§ **Brief**
Could you give the data below again, exactly and completely?

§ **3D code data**
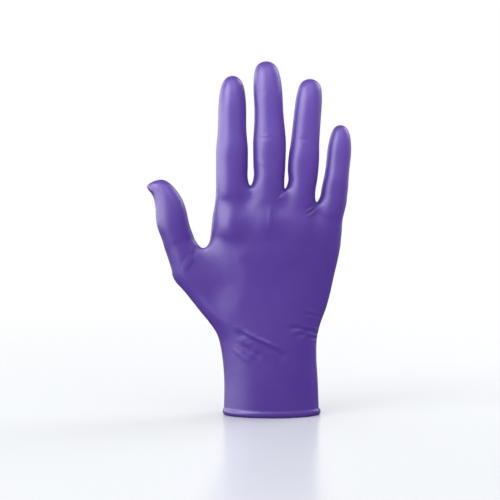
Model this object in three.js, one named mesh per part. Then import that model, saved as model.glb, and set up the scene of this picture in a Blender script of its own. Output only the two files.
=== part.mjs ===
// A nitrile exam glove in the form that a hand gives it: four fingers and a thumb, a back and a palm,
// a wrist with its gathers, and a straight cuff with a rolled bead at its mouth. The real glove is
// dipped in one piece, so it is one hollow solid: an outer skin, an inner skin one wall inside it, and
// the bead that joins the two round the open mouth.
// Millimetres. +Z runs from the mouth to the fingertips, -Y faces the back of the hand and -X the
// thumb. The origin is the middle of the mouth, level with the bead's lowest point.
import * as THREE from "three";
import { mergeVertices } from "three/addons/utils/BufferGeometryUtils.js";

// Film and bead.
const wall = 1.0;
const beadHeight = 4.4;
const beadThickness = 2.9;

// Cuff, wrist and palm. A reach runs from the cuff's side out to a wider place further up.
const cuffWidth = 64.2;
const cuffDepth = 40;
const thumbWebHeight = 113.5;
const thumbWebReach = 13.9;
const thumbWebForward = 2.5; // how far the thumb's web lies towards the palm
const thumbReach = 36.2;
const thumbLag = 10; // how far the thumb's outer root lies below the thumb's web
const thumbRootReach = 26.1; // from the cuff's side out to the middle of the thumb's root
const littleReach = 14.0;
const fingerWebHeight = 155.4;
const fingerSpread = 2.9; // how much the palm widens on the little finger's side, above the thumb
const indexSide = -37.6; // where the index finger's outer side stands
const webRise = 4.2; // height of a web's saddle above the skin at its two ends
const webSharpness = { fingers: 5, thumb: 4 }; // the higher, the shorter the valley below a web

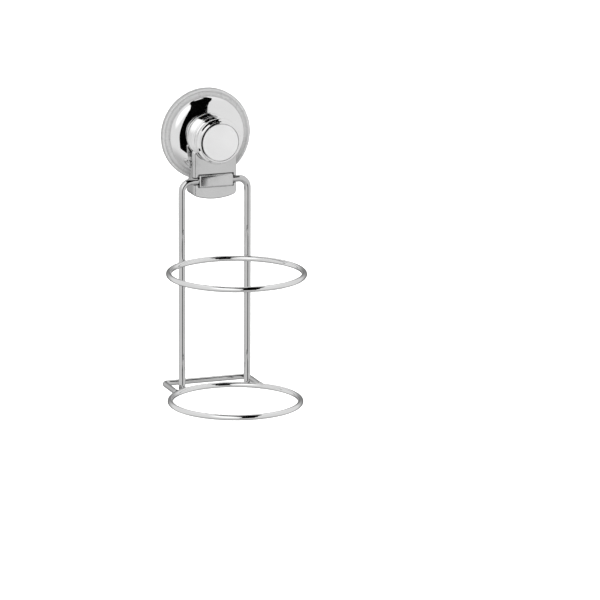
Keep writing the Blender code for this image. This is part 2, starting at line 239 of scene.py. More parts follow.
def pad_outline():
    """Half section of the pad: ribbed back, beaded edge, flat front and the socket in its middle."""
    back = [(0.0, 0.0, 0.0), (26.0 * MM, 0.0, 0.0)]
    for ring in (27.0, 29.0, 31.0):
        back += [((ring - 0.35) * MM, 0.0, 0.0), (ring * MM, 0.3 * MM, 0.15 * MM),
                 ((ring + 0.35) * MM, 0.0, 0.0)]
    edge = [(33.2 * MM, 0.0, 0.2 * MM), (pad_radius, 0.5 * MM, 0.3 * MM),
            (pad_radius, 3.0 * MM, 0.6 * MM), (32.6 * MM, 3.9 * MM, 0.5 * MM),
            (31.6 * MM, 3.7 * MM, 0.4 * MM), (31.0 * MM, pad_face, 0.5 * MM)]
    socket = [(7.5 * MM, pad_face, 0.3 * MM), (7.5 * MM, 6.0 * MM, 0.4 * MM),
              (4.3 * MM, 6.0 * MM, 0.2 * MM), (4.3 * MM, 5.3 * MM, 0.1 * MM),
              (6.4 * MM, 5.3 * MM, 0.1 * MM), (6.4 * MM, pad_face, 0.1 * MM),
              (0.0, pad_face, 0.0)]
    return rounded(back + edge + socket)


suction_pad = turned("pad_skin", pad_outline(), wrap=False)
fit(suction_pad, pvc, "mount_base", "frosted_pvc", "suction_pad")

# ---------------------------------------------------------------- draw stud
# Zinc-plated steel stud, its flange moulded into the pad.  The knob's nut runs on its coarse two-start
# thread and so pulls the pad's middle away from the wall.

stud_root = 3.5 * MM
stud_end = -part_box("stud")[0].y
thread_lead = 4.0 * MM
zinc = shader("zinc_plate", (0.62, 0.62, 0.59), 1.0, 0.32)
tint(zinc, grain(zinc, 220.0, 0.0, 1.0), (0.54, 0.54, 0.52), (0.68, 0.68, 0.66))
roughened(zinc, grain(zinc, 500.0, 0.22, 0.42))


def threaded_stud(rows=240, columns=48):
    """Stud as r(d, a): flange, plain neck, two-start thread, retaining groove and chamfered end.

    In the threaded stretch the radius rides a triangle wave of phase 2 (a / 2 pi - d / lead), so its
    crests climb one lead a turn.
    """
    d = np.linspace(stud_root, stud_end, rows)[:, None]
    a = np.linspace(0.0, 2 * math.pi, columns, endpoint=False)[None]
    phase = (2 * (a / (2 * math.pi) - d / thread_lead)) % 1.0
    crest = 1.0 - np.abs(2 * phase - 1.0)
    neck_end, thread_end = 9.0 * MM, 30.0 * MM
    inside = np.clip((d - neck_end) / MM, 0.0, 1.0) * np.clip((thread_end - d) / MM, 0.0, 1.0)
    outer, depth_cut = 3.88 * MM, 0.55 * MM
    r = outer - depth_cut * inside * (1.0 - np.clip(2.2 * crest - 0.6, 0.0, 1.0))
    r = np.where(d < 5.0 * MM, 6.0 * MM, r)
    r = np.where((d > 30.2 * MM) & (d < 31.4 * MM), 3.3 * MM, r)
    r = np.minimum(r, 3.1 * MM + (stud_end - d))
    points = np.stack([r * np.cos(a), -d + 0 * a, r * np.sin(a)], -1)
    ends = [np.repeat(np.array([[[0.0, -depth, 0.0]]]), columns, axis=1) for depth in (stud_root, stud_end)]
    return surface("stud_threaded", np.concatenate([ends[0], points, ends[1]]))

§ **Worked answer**
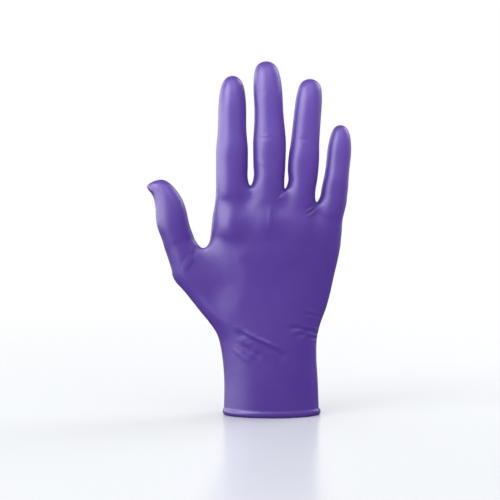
Model this object in three.js, one named mesh per part. Then import that model, saved as model.glb, and set up the scene of this picture in a Blender script of its own. Output only the two files.
=== part.mjs ===
// A nitrile exam glove in the form that a hand gives it: four fingers and a thumb, a back and a palm,
// a wrist with its gathers, and a straight cuff with a rolled bead at its mouth. The real glove is
// dipped in one piece, so it is one hollow solid: an outer skin, an inner skin one wall inside it, and
// the bead that joins the two round the open mouth.
// Millimetres. +Z runs from the mouth to the fingertips, -Y faces the back of the hand and -X the
// thumb. The origin is the middle of the mouth, level with the bead's lowest point.
import * as THREE from "three";
import { mergeVertices } from "three/addons/utils/BufferGeometryUtils.js";

// Film and bead.
const wall = 1.0;
const beadHeight = 4.4;
const beadThickness = 2.9;

// Cuff, wrist and palm. A reach runs from the cuff's side out to a wider place further up.
const cuffWidth = 64.2;
const cuffDepth = 40;
const thumbWebHeight = 113.5;
const thumbWebReach = 13.9;
const thumbWebForward = 2.5; // how far the thumb's web lies towards the palm
const thumbReach = 36.2;
const thumbLag = 10; // how far the thumb's outer root lies below the thumb's web
const thumbRootReach = 26.1; // from the cuff's side out to the middle of the thumb's root
const littleReach = 14.0;
const fingerWebHeight = 155.4;
const fingerSpread = 2.9; // how much the palm widens on the little finger's side, above the thumb
const indexSide = -37.6; // where the index finger's outer side stands
const webRise = 4.2; // height of a web's saddle above the skin at its two ends
const webSharpness = { fingers: 5, thumb: 4 }; // the higher, the shorter the valley below a web

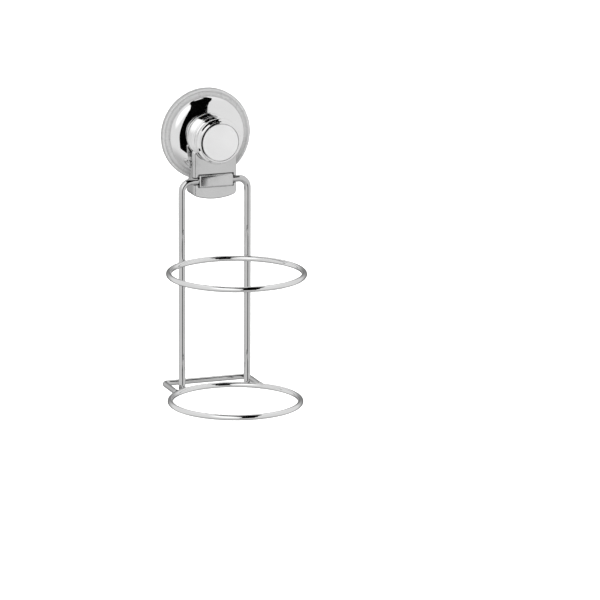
Keep writing the Blender code for this image. This is part 2, starting at line 239 of scene.py. More parts follow.
def pad_outline():
    """Half section of the pad: ribbed back, beaded edge, flat front and the socket in its middle."""
    back = [(0.0, 0.0, 0.0), (26.0 * MM, 0.0, 0.0)]
    for ring in (27.0, 29.0, 31.0):
        back += [((ring - 0.35) * MM, 0.0, 0.0), (ring * MM, 0.3 * MM, 0.15 * MM),
                 ((ring + 0.35) * MM, 0.0, 0.0)]
    edge = [(33.2 * MM, 0.0, 0.2 * MM), (pad_radius, 0.5 * MM, 0.3 * MM),
            (pad_radius, 3.0 * MM, 0.6 * MM), (32.6 * MM, 3.9 * MM, 0.5 * MM),
            (31.6 * MM, 3.7 * MM, 0.4 * MM), (31.0 * MM, pad_face, 0.5 * MM)]
    socket = [(7.5 * MM, pad_face, 0.3 * MM), (7.5 * MM, 6.0 * MM, 0.4 * MM),
              (4.3 * MM, 6.0 * MM, 0.2 * MM), (4.3 * MM, 5.3 * MM, 0.1 * MM),
              (6.4 * MM, 5.3 * MM, 0.1 * MM), (6.4 * MM, pad_face, 0.1 * MM),
              (0.0, pad_face, 0.0)]
    return rounded(back + edge + socket)


suction_pad = turned("pad_skin", pad_outline(), wrap=False)
fit(suction_pad, pvc, "mount_base", "frosted_pvc", "suction_pad")

# ---------------------------------------------------------------- draw stud
# Zinc-plated steel stud, its flange moulded into the pad.  The knob's nut runs on its coarse two-start
# thread and so pulls the pad's middle away from the wall.

stud_root = 3.5 * MM
stud_end = -part_box("stud")[0].y
thread_lead = 4.0 * MM
zinc = shader("zinc_plate", (0.62, 0.62, 0.59), 1.0, 0.32)
tint(zinc, grain(zinc, 220.0, 0.0, 1.0), (0.54, 0.54, 0.52), (0.68, 0.68, 0.66))
roughened(zinc, grain(zinc, 500.0, 0.22, 0.42))


def threaded_stud(rows=240, columns=48):
    """Stud as r(d, a): flange, plain neck, two-start thread, retaining groove and chamfered end.

    In the threaded stretch the radius rides a triangle wave of phase 2 (a / 2 pi - d / lead), so its
    crests climb one lead a turn.
    """
    d = np.linspace(stud_root, stud_end, rows)[:, None]
    a = np.linspace(0.0, 2 * math.pi, columns, endpoint=False)[None]
    phase = (2 * (a / (2 * math.pi) - d / thread_lead)) % 1.0
    crest = 1.0 - np.abs(2 * phase - 1.0)
    neck_end, thread_end = 9.0 * MM, 30.0 * MM
    inside = np.clip((d - neck_end) / MM, 0.0, 1.0) * np.clip((thread_end - d) / MM, 0.0, 1.0)
    outer, depth_cut = 3.88 * MM, 0.55 * MM
    r = outer - depth_cut * inside * (1.0 - np.clip(2.2 * crest - 0.6, 0.0, 1.0))
    r = np.where(d < 5.0 * MM, 6.0 * MM, r)
    r = np.where((d > 30.2 * MM) & (d < 31.4 * MM), 3.3 * MM, r)
    r = np.minimum(r, 3.1 * MM + (stud_end - d))
    points = np.stack([r * np.cos(a), -d + 0 * a, r * np.sin(a)], -1)
    ends = [np.repeat(np.array([[[0.0, -depth, 0.0]]]), columns, axis=1) for depth in (stud_root, stud_end)]
    return surface("stud_threaded", np.concatenate([ends[0], points, ends[1]]))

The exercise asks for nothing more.